La conscience politique des travailleurs est quelque chose de très mobile. Dans une grève générale, l’idée qu’ils se font de leur propre force et de celle de leurs adversaires évolue très rapidement, et les motivations qui sont à l’origine du mouvement passent à l’arrière plan. En 1968, il a suffi de quelques jours pour que les travailleurs se trouvent dans une situation où, à bien des égards, ils étaient les maîtres de la société. L’ampleur de la grève — l’une des plus grandes de toute l’histoire de la classe ouvrière internationale — mettait la prise du pouvoir à la portée des travailleurs français.

Au printemps 2006, la classe capitaliste a bien failli se retrouver dans une situation similaire. La lutte contre le CPE a semé la panique dans les rangs de la classe dirigeante. Cependant, malgré son ampleur impressionnante, le mouvement n’a entraîné dans la lutte qu’une fraction des forces sociales potentiellement mobilisables. Même si elle était solidaire avec ceux qui s’engageaient activement dans la lutte, la masse du salariat et de la jeunesse est restée en retrait. A l’avenir, lorsque cette masse entrera en action de manière décisive, les soi-disant « institutions républicaines » s’effondreront comme un château de cartes. Et c’est précisément dans ces conditions que la classe dirigeante, pour tenter de faire dérailler le mouvement révolutionnaire et, ainsi, sauver son système, remettra à l’ordre du jour le remplacement de la Ve République capitaliste par une VIe République – capitaliste, elle aussi.

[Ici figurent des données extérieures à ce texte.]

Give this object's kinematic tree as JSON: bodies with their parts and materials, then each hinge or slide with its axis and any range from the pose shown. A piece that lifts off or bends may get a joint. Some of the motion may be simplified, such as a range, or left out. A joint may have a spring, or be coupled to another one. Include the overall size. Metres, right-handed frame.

Expliquer la nécessité du socialisme

Malheureusement, l’idée d’une VIe République ne figure pas uniquement parmi les options que se réservent les stratèges du capitalisme. Elle occupe également une place importante dans la plate-forme programmatique du PCF et de certains courants du PS, dont celui d’Arnaud Montebourg. Comme nous l’avons dit, le mouvement contre le CPE n’a impliqué qu’une fraction de la population. La masse des travailleurs est restée inerte. La prochaine fois, il n’en sera pas nécessairement ainsi. Le capitalisme est incompatible avec les conquêtes sociales du passé. Il signifie désormais la régression sociale permanente. Tôt ou tard, les attaques incessantes contre les acquis sociaux finiront par provoquer des confrontations colossales entre les classes. Le PCF se doit de prendre cette perspective au sérieux, et d’élaborer un programme communiste et révolutionnaire qui soit à sa hauteur.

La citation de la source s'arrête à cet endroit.